Where will Wyoming's displaced fossil fuel workers go? [View all]

Where will Wyoming's displaced fossil fuel workers go?

Nicole Pollack , Morgan Hughes Sep 5, 2021 Updated Sep 5, 2021



Tanner Hilderbrand practices using climbing equipment during an October 2017 wind turbine technician training course at Casper College. As Wyoming's traditional fossil fuel jobs diminish, more workers are moving into other fields, including those supporting renewable energy.

Josh Galemore file, Star-Tribune

There are times when Wyoming has been a really good place to work. The lows have always been low, but when the extractive industries of coal, oil and gas are booming, Wyoming is rich with high-paying jobs in the coal mines and oil fields.

But fossil fuels have fallen, and they aren’t rebounding. Even the verbiage has changed. It’s no longer a bust — it’s a permanent decline.
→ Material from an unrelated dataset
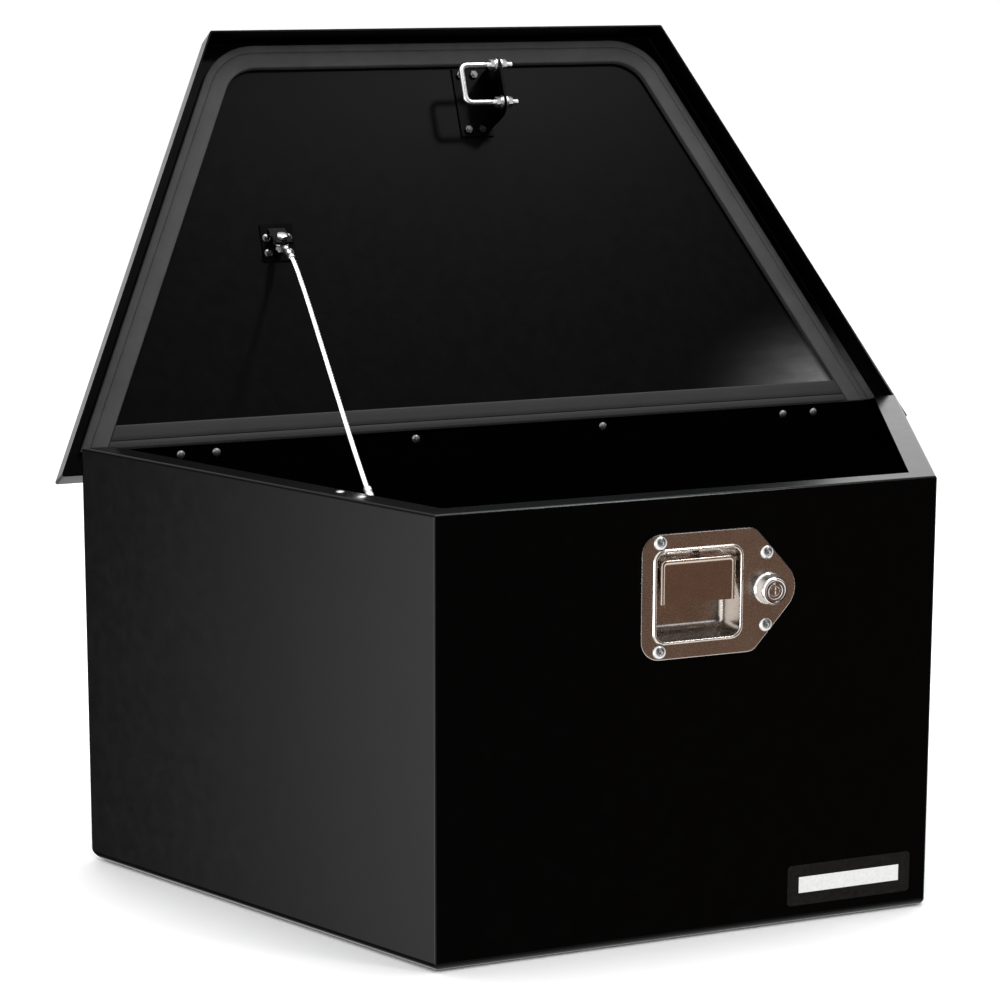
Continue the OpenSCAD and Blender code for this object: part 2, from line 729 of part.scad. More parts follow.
module paddle_spring() {
    wire = 0.8;
    color(zinc) at_latch() translate([-30, pivot_y, pivot_z]) {
        rotate([0, 90, 0]) coil(3.9, wire, 8);
        translate([12, 3.9, 0]) rotate([0, 0, 0]) rod_y(wire, 0, dish_depth - pivot_y - 4.4);
    }
}

// ---- Lock: a barrel that stands out of the plate, and a plug that turns the cam
lock_front = plate_front - 16;
plug_r = 7.5;
plug_back = 24;
module at_lock() {
    at_latch() translate([lock_reach, 0, 0]) children();
}
module lock_barrel() {
    color(zinc) at_lock() difference() {
        union() {
            rod_y(lock_d / 2, lock_front + 1.5, plate_front);
            rod_y(lock_d / 2 - 1.5, lock_front, lock_front + 2);
            rod_y(lock_body_r, plate_front - 1, 20);
        }
        rod_y(plug_r + fit_gap, lock_front - 1, 21);
        rod_y(10.5, lock_front - 1, lock_front + 1.2);
    }
}
module lock_nut() {
    color(zinc) at_lock() translate([0, sheet_t, 0]) rotate([-90, 0, 0])
        hex_nut(24, lock_body_r + hole_gap, 5);
}
module lock_plug() {
    color(zinc) at_lock() difference() {
        union() {
            rod_y(plug_r, lock_front + 1.2, 20.4);
            translate([-4, 20, -4]) cube([8, plug_back - 20, 8]);
            rod_y(3, plug_back - 1, plug_back + 5);
        }
        translate([-0.9, lock_front, -3.8]) cube([1.8, 14, 7.6]);
    }
}
cam_reach = 26;
module lock_cam() {
    color(zinc) at_lock() difference() {
        union() {
            rod_y(9, 20.6, 23);
            translate([-6, 20.6, -cam_reach]) cube([12, 2.4, cam_reach]);
        }
        translate([-4.1, 20, -4.1]) cube([8.2, 4, 8.2]);
    }
}
module lock_cam_nut() {
    color(zinc) at_lock() translate([0, 24.1, 0]) rotate([-90, 0, 0]) hex_nut(10, 3 + hole_gap, 3.2);
}

// ---- Catch: two plates hold the rotor and its pawl behind the dish
frame_y = 54;
frame_t = 2;
back_plate_y = 66.6;
rotor_x = bar_x - 14 - latch_x;
rotor_z = bar_z - latch_z;
rotor_r = 20;
rotor_y = frame_y + frame_t + 0.4;
rotor_t = 6;
rotor_pin_r = 4;
hub_r = 8;
mouth_w = bar_d + 4.6;
pawl_x = arm_x - arm_end;
pawl_pin_r = 3;
trip_r = 3;
pawl_z = pivot_z - 0.4 - trip_r;
frame_left = pawl_x - 10;
frame_right = 32;
frame_low = -6;
frame_top = rotor_z + 23;
module catch_holes(y0, y1) {
    translate([rotor_x, 0, rotor_z]) rod_y(rotor_pin_r + hole_gap, y0, y1);
    translate([pawl_x, 0, pawl_z]) rod_y(pawl_pin_r + hole_gap, y0, y1);
    for (p = spacer_places)
        translate([p.x, 0, p.y]) rod_y(2.5 + hole_gap, y0, y1);
}
spacer_places = [[frame_left + 6, rotor_z + 16], [frame_right - 6, 34], [frame_left + 6, 2]];
// The plates' outline, open at the top where the striker bar drops in
module frame_outline() {
    difference() {
        polygon(rounded([[frame_left, frame_low], [frame_right, frame_low],
            [frame_right, frame_top], [frame_left, frame_top]], [6, 6, 6, 6]));
        translate([bar_x - latch_x, rotor_z]) {
            circle(r = mouth_w / 2);
            translate([-mouth_w / 2, 0]) square([mouth_w, 40]);
        }
    }
}
module latch_frame() {
    web_y = dish_depth + dish_wall;
    color(dark_steel) at_latch() difference() {
        union() {
            along_y(frame_y, frame_y + frame_t) frame_outline();
            for (x = [frame_left, frame_right - frame_t])
                translate([x, web_y, frame_low]) cube([frame_t, frame_y - web_y + 1, 20]);
        }
        catch_holes(frame_y - 1, frame_y + frame_t + 1);
        translate([arm_x - 10, frame_y - 1, 2]) cube([15, frame_t + 2, 30]);
    }
}
module latch_back_plate() {
    color(dark_steel) at_latch() difference() {
        along_y(back_plate_y, back_plate_y + frame_t) frame_outline();
        catch_holes(back_plate_y - 1, back_plate_y + frame_t + 1);
    }
}
module frame_spacers() {
    color(zinc) at_latch() for (p = spacer_places)
        translate([p.x, 0, p.y]) {
            rod_y(4, frame_y + frame_t, back_plate_y);
            rod_y(2.5, frame_y - 1.5, back_plate_y + frame_t + 1.5);
        }
}
module headed_pin(r, y0, y1) {
    rod_y(r, y0 - 1.5, y1 + 1.5);
    rod_y(r + 1.6, y0 - 1.5, y0);
    rod_y(r + 1.6, y1, y1 + 1.5);
}
module rotor_pin() {
    color(zinc) at_latch() translate([rotor_x, 0, rotor_z])
        headed_pin(rotor_pin_r, frame_y, back_plate_y + frame_t);
}
module pawl_pin() {
    color(zinc) at_latch() translate([pawl_x, 0, pawl_z])
        headed_pin(pawl_pin_r, frame_y, back_plate_y + frame_t);
}
// The open rotor's mouth runs from just under the bar round to its upper jaw
module rotor() {
    low = -16;
    high = 74;
    color(zinc) at_latch() translate([rotor_x, 0, rotor_z]) difference() {
        union() {
            difference() {
                rod_y(rotor_r, rotor_y, rotor_y + rotor_t);
                along_y(rotor_y - 1, rotor_y + rotor_t + 1)
                    polygon([[0, 0], 40 * [cos(low), sin(low)], 50 * [cos(29), sin(29)],
                        40 * [cos(high), sin(high)]]);
            }
            rod_y(hub_r, rotor_y, rotor_y + rotor_t);
        }
        rod_y(rotor_pin_r + fit_gap, rotor_y - 1, rotor_y + rotor_t + 1);
    }
}
module rotor_spring() {
    wire = 0.7;
    color(zinc) at_latch() translate([rotor_x, rotor_y + rotor_t + 0.4, rotor_z])
        rotate([-90, 0, 0]) coil(5.4, wire, 2);
}
module pawl_spring() {
    wire = 0.7;
    color(zinc) at_latch() translate([pawl_x, rotor_y + rotor_t + 0.4, pawl_z])
        rotate([-90, 0, 0]) coil(4.4, wire, 2);
}
// The pawl's lever runs from its pin to the trip pin, with a nose under the rotor's rim
module pawl() {
    y0 = rotor_y;
    nose = rotor_r + 0.35;
    color(zinc) at_latch() difference() {
        union() {
            translate([pawl_x, 0, pawl_z]) {
                rod_y(7, y0, y0 + rotor_t);
                along_y(y0, y0 + rotor_t)
                    polygon([[0, -5], [arm_end - 2, -4], [arm_end, -3], [arm_end, 3],
                        [arm_end - 8, 5], [arm_end - 8, 16], [arm_end - 15, 18], [arm_end - 20, 6],
                        [0, 6]]);
                translate([arm_end, 0, 0]) rod_y(trip_r, frame_y - 11, y0 + rotor_t);
            }
        }
        translate([rotor_x, 0, rotor_z]) rod_y(nose, y0 - 1, y0 + rotor_t + 1);
        translate([pawl_x, 0, pawl_z]) rod_y(pawl_pin_r + fit_gap, y0 - 1, y0 + rotor_t + 1);
    }
}

front_panel();
left_panel();
right_panel();
back_panel();
floor_panel();
plain_decal();
hinge_tub_leaf();
hinge_pin();
hinge_tub_rivets();
lid_shell();
lid_seal();
hinge_lid_leaf();
hinge_lid_rivets();
striker_bracket();
striker_bracket_screws();
striker_u_bolt();
striker_nuts();
striker_washers();
cable_lid_bracket();
cable_lid_rivets();
cable_lid_bolt();
cable_lid_nut();
cable_lid_eye();
stay_cable();
cable_tub_eye();
cable_tub_bolt();
cable_tub_nut();
cable_tub_bracket();
cable_tub_screws();
latch_gasket();
latch_dish();
latch_screws();
latch_nuts();
paddle();
paddle_pin();
paddle_spring();
lock_barrel();
lock_nut();
lock_plug();
lock_cam();
lock_cam_nut();
latch_frame();
latch_back_plate();
frame_spacers();
rotor();
rotor_pin();
rotor_spring();
pawl();
pawl_pin();
pawl_spring();
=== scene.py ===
"""Looks for the trailer tongue box: camera, stay cable, materials, detailed pieces and light.

Lengths are in millimetres in the model's frame, and mm() turns them into metres.
"""
import math

import bmesh
import bpy
from mathutils import Matrix, Vector


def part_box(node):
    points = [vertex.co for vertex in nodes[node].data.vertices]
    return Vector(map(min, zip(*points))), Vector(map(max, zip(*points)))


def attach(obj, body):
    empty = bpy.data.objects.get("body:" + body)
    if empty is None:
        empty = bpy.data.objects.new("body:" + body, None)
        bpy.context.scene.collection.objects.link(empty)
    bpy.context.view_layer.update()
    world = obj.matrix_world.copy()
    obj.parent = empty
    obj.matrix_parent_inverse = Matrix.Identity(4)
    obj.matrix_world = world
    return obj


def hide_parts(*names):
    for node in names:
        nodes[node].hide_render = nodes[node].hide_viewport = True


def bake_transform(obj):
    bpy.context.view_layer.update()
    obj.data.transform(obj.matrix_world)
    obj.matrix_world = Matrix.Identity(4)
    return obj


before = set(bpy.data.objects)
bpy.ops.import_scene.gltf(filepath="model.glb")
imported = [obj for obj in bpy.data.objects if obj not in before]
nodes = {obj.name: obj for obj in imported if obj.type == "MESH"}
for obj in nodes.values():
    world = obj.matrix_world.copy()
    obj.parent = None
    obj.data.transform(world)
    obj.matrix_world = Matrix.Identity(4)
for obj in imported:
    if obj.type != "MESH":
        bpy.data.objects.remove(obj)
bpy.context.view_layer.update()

TAU = 2 * math.pi
FRONT_Y = -239.0
SLOPE = math.tan(math.radians(25))
COS25 = math.cos(math.radians(25))
HALF_FRONT = 273
LATCH = Vector((4, FRONT_Y, 357))
HINGE = Vector((0, 246, 432))
OPEN = math.radians(114.4)
LID_TOP, LID_UNDER = 468.0, 466.0


def mm(p):
    return Vector(p) * 0.001


# ---------------------------------------------------------------- camera
def make_camera():
    az, el, roll = math.radians(22.14), math.radians(11.19), math.radians(0.14)
    aim, distance = mm((-125, -39, 424)), 3.046
    back = Vector((-math.sin(az) * math.cos(el), -math.cos(az) * math.cos(el), math.sin(el)))
    side = Vector((math.cos(az), -math.sin(az), 0))
    up = back.cross(side)
    right = side * math.cos(roll) + up * math.sin(roll)
    up = back.cross(right)
    place = aim + back * distance
    cam = bpy.data.objects.new("camera", bpy.data.cameras.new("camera"))
    cam.matrix_world = Matrix((
        (right.x, up.x, back.x, place.x),
        (right.y, up.y, back.y, place.y),
        (right.z, up.z, back.z, place.z),
        (0, 0, 0, 1)))
    cam.data.sensor_width = 36
    cam.data.lens = 106.52
    cam.data.clip_end = 100
    bpy.context.scene.collection.objects.link(cam)
    bpy.context.scene.camera = cam


make_camera()


# ---------------------------------------------------------------- mesh helpers
def new_object(name, verts, faces, smooth=35, closed=True):
    """A mesh object from points in millimetres: open ends capped, shaded smooth below the angle."""
    mesh = bpy.data.meshes.new(name)
    mesh.from_pydata([tuple(mm(v)) for v in verts], [], faces)
    bm = bmesh.new()
    bm.from_mesh(mesh)
    bmesh.ops.remove_doubles(bm, verts=bm.verts, dist=1e-6)
    if closed:
        bmesh.ops.holes_fill(bm, edges=[e for e in bm.edges if e.is_boundary], sides=0)
    bmesh.ops.recalc_face_normals(bm, faces=bm.faces)
    bm.to_mesh(mesh)
    bm.free()
    obj = bpy.data.objects.new(name, mesh)
    bpy.context.scene.collection.objects.link(obj)
    shade(obj, smooth)
    return obj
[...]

Every year, those lucrative jobs are fewer and farther between.

Retraining of Wyoming’s energy workers has become a focal point for lawmakers and industry experts, who see potential for both calamity and possibility in the state’s changing job market.

***
As rising U.S. demand for low-carbon energy displaces the traditional fuels that underpin the state economy, the coal, oil and natural gas jobs that have sustained Wyoming families for generations, and the communities built around them, are at risk.

Many national clean energy advocates have called for an industry-wide transition of fossil fuel workers to similarly compensated jobs in the renewable sector. Experts say it’s not that simple — and argue that existing programs don’t do enough to help workers find jobs comparable to the ones they’re leaving behind.

{snip}

Many state leaders hope to turn Wyoming into a hub for emerging technologies like carbon capture and blue hydrogen, the type generated using natural gas. Still, a shift away from traditional fossil fuel use will likely require an economic restructuring away from the state’s past reliance on severance taxes from fossil fuel extraction, {Daniel Raimi, a fellow at environmental research nonprofit Resources for the Future and a lecturer in public policy at the University of Michigan} said.

“There’s no income tax in Wyoming,” he said. “There are relatively low taxes for people on other sources, and that’s because coal, oil and gas have been paying the way. But that can’t last forever. And so the sooner the state starts to diversify its economy and diversify its revenue sources, the better.”